Black Ink Press, Townsville, 2011
Reviewed by Barbara Bailey.
THIS IS another superb publication from women involved in the lives of Indigenous Australians.
The writer, Althea McKeown, and illustrator, Monique Russell, are related through their grandparents.
The author, Ms McKeown, a mother of five and grandmother of two, spent her early years in Thursday Island.
She is a passionate children’s worker and was confronted with a lack of resources for children who suffered abuse, particularly sexual abuse, so she decided to write about it in the children’s own language Torres Strait Creole.
She found books written in English were usually too difficult for these young children.
This book addresses the issue of the sexual abuse of Sissy by an uncle.
Her reaction is to withdraw and isolate herself until her mother sits quietly with her knowing there is a story Sissy needs to tell to someone she trusts.
When that happens the problem can be addressed by the community.
Before you begin reading Sissy’s Secret, it would be wise to turn to the back of the book to peruse the meaning of words used.

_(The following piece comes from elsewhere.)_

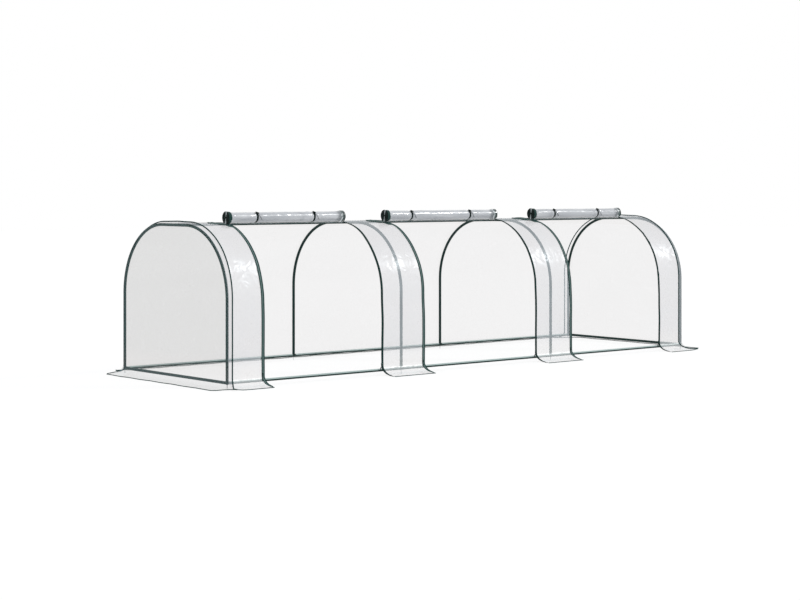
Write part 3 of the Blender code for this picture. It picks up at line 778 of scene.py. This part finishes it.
def build_roof():
    """The back sheet over the ridge, with the flaps that the doors hang from."""
    edges = [-SEAM_X, SEAM_X] + [x for door in DOORS for x in door]
    edges = sorted(edges + [left + WIDE_TAPE + more for left, _ in DOORS for more in (0, TAPE_FADE)])
    x = np.unique(np.concatenate([stations(a, b, 0.014) for a, b in zip(edges, edges[1:])]).round(6))
    s = np.unique(np.concatenate([stations(-ROLL_SEAT, 0, 0.012), stations(0, HEM_S, 0.012)]).round(6))
    grid_s, grid_x = grid(s, x)
    points = cover_points(grid_x, grid_s)
    flat = stack(grid_x, grid_s).reshape(-1, 2)
    faces = []
    for face in grid_faces(len(s), len(x)):
        centre_x, centre_s = flat[list(face)].mean(axis=0)
        if centre_s > 0 or any(left < centre_x < right for left, right in DOORS):
            faces.append(face)
    used = sorted({corner for face in faces for corner in face})
    renumber = {old: new for new, old in enumerate(used)}
    faces = [[renumber[corner] for corner in face] for face in faces]
    piece = new_piece("roof_and_back_film", points.reshape(-1, 3)[used], faces, "back film", flat[used])
    fit_out(piece, node="roof_and_back_sheet")
    edge_binding("back_hem", cover_points(stations(-SEAM_X, SEAM_X, 0.02), HEM_S, HEM_LIFT))


def build_strip(number, left, right):
    """The film that stays up in front of a hoop."""
    grid_s, grid_x = grid(stations(0, -HEM_S, 0.007), stations(left, right, 0.007))
    points = cover_points(grid_x, grid_s)
    piece = sheet(f"front_film_{number}", points, stack(grid_x, grid_s), "strip film")
    fit_out(piece, node=f"front_strip_{number}")
    edge_binding(f"front_hem_{number}", cover_points(stations(left, right, 0.01), -HEM_S, HEM_LIFT))


def edge_binding(name, path, size=BINDING):
    """A narrow woven tape folded over the film's edge, as a flattened round bead along a line."""
    width, height = size
    sides = 8
    tangents = np.gradient(path, axis=0)
    tangents /= np.linalg.norm(tangents, axis=1)[:, None]
    points, flat = [], []
    length = 0.0
    for i, (point, tangent) in enumerate(zip(path, tangents)):
        across = np.cross(tangent, (0.0, 0.0, 1.0))
        if np.linalg.norm(across) < 0.3:
            across = np.array((1.0, 0.0, 0.0)) - tangent * tangent[0]
        across /= np.linalg.norm(across)
        lift = np.cross(across, tangent)
        length += np.linalg.norm(point - path[i - 1]) if i else 0.0
        for k in range(sides):
            a = math.tau * k / sides
            points.append(point + across * math.cos(a) * width / 2 + lift * math.sin(a) * height / 2)
            flat.append((k * width / sides, length))
    faces = grid_faces(len(path), sides, loop_columns=True, capped=True)
    fit_out(new_piece(name, points, faces, "binding", flat))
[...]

This, of course, indicates that this publication is mainly for indigenous children.
Illustrator, Monique Russell, is part of a large Aboriginal, Torres Strait Islander and South Sea Islander family who live in North Queensland.
Her illustrations are vibrant, playful and eye-catching, made with coloured pencil on paper, outlined with a permanent marker.
Sissy’s Secret would be a very useful resource for young children in indigenous communities.